Everyone suffers. Everyone had something they needed help with. People listed things like food, not just for themselves but also for roommates who had extra heavy workloads right now. Also grocery shopping, check-ins, help setting boundaries, sunset walks. I know for me it was a practice just to list the things I needed help with. In an individualist capitalist culture, we suffer with a second arrow of suffering that requires us to believe we are responsible for taking care of our needs all on our own.
Everyone is connected. It was beautiful to watch it evolve into an interconnected community of support. Some people needed to be fed, and other people wanted to offer food. Some people needed help with dog sitting, other people wanted to watch dogs. Some people needed help with an outdoor building project, and other people wanted to offer their manual labor and building skills.
Everything is constantly changing. As part of the project, a friend reached out to talk logistics on a project I needed help with, and halfway through the conversation we switched to supporting them about getting more accountable on getting gender pronouns right. By the end of the conversation, it was clear that we were both helpers, and both people receiving help.
As LGBTQ folks, there is something particularly healing in repairing the cycle of reciprocity, of giving and receiving help.

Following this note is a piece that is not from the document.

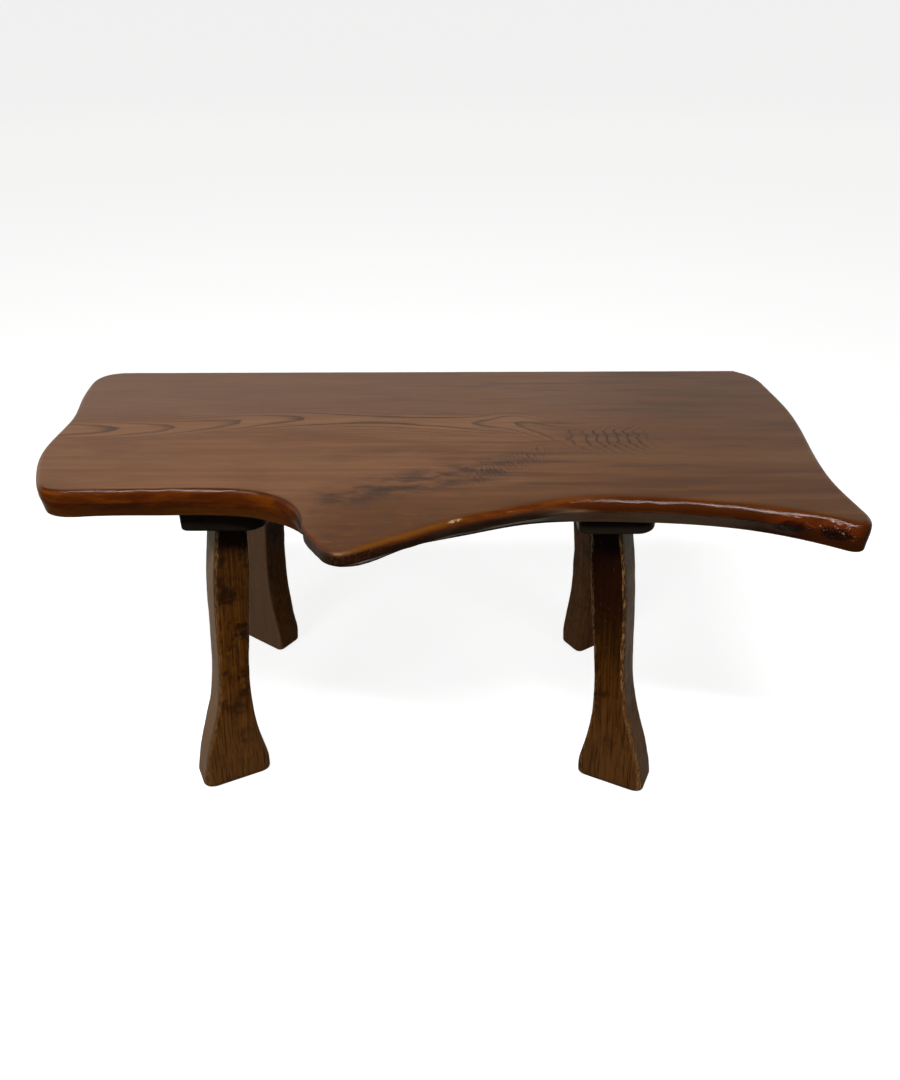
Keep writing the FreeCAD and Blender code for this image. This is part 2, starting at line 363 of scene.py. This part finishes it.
# Varnished bark edge, with a painted dark reflection, painted shade and painted glints
deep_amber = (0.072, 0.013, 0.0008, 1)
clear_amber = (0.150, 0.034, 0.002, 1)
arris_painted_dark_reflection = (0.045, 0.011, 0.002, 1)
lower_amber = (0.105, 0.031, 0.004, 1)
right_amber = (0.046, 0.009, 0.001, 1)
far_amber = (0.052, 0.011, 0.001, 1)
ochre_stain = (0.140, 0.053, 0.007, 1)
weathered_dark = (0.004, 0.002, 0.001, 1)
weathered_light = (0.026, 0.015, 0.009, 1)
right_weathered_dark = (0.100, 0.055, 0.030, 1)
right_weathered_light = (0.290, 0.160, 0.085, 1)
facet_grey = (0.050, 0.038, 0.028, 1)
speck_dark = (0.018, 0.005, 0.001, 1)
speck_light = (0.066, 0.023, 0.008, 1)
shake_painted_shade = (0.006, 0.004, 0.003, 1)
crease_painted_shade = (0.010, 0.005, 0.003, 1)
knot_rim = (0.105, 0.017, 0.001, 1)
knot_eye = (0.020, 0.003, 0.001, 1)
painted_glint_white = (0.36, 0.28, 0.24, 1)
chip_cream = (0.38, 0.28, 0.16, 1)

# How deep the heart lies and how far it strays across, by the share of the board's length
heart_stops = [
    (0.0, 0.625), (0.103, 0.6875), (0.17, 0.75), (0.262, 0.8125), (0.34, 0.875), (0.45, 0.917),
    (0.56, 0.875), (0.617, 0.8125), (0.683, 0.75), (0.702, 0.6875), (0.716, 0.625),
    (0.729, 0.5625), (0.742, 0.5), (0.755, 0.4375), (0.768, 0.375), (0.781, 0.3125),
    (0.794, 0.25), (0.85, 0.125), (1.0, 0.0),
]
stray_stops = [
    (0.0, 0.38), (0.103, 0.39), (0.17, 0.45), (0.262, 0.62), (0.34, 0.69), (0.45, 0.66),
    (0.56, 0.57), (0.617, 0.56), (0.683, 0.21), (0.72, 0.19), (1.0, 0.22),
]
ripple_length = 5.6              # between the ripples of the curl, in mm
chip_x = 32                      # a chip in the upper arris, in mm
shake_x, shake_depth = 50, 20    # middle of the painted shade in the shake, in mm


def board_finish():
    """Brown stained, varnished softwood: cathedral figure on top, amber gloss on the bark edge."""
    finish, start = new_finish("stained_board")
    object_place = start.node("TexCoord", {}, {}, output="Object")
    from_middle = start.node("VectorMath", {"operation": "SUBTRACT"},
                             {0: object_place, 1: (board_middle.x, board_middle.y, board_top)})
    place = from_middle.spread(1000, 1000, 1000)
    x, y, z = place.part(0), place.part(1), place.part(2)
    bark = start.node("Attribute", {"attribute_name": "bark"}, {}, output="Fac")

    # The log's rings: how deep the heart lies below the top changes along the board, which
    # draws arches that open to the left on the left and to the right on the right.
    along = (x + 450) / 900
    heart = along.node("ValToRGB", {"ease": "CARDINAL", "stops": heart_stops}, {0: along})
    heart = heart * 16 - 14
    middle_line = along.node("ValToRGB", {"ease": "CARDINAL", "stops": stray_stops}, {0: along})
    middle_line = middle_line * 100
    loops = x.rise(135, 170)
    aside = y - middle_line
    above = aside.rise(-1, 1)
    outside = (aside.math("ABSOLUTE") - loops * 12).math("MAXIMUM", 0.0)
    flatness = 410 - above * 80 + x.rise(50, 130) * 200 - above * loops * 370
    rings = heart + outside * outside / flatness
    wavy = place.grain(200, 24, 60) - 0.5
    rings = rings + wavy * 0.7 + (place.grain(34, 9, 20, 2.0) - 0.5) * (loops * 1.1 + 0.15)
    rings = rings + z / 4.5
    within = rings.math("FRACT")
    ring_number = rings - within
    late = within.rise(0.60, 0.94) * (1 - within.rise(0.955, 1.0))
    uneven = start.node("TexWhiteNoise", {"noise_dimensions": "1D"}, {"W": ring_number})
    figured = (1 - (outside + loops * 6).rise(8, 52)) * (1 - x.rise(242, 268)) * 0.88 + 0.12
    late = late * (uneven * (loops * 0.3 + 0.4) + 0.65) * figured
    late = late * place.grain(70, 16, 20).rise(0.10, 0.36)

    # A curl crosses the grain aslant, where the log bent.
    off_curl = ((y - x * 0.8 + 126) * 0.78).math("ABSOLUTE")
    curl = (1 - off_curl.rise(6, 24)) * x.rise(28, 60) * (1 - x.rise(110, 165))
    ripple = x + y * 0.25 + place.grain(14, 14, 14, 2.0) * 16
    ripple = (ripple * (2 * math.pi / ripple_length)).math("SINE")
    curl = curl * ripple.rise(0.35, 1.0) * place.grain(20, 20, 20).rise(0.3, 0.55)
    late = late.math("MAXIMUM", curl * 0.75)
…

Whether we’ve experienced the ache of being banished from families or communities of origin, or if we’ve internalized a sense of hyper-individualism in our efforts to resist/avoid queer and transphobia, finding small and large opportunities to repair this cycle of reciprocity can deeply repair our wounding.
I offer these reflections on Taking Refuge in Dharma, Taking Refuge in Truth as a real invitation to take refuge in your own practice in relation to the wisdom offered by the Buddha. To explore these reframes that the Buddha offers about how to see and experience the world. What do you find out when you explore this in your own practice — sitting quietly in mindfulness and interacting with your community?
I hope you find greater ease, healing, protection, care, and happiness as you look for yourself.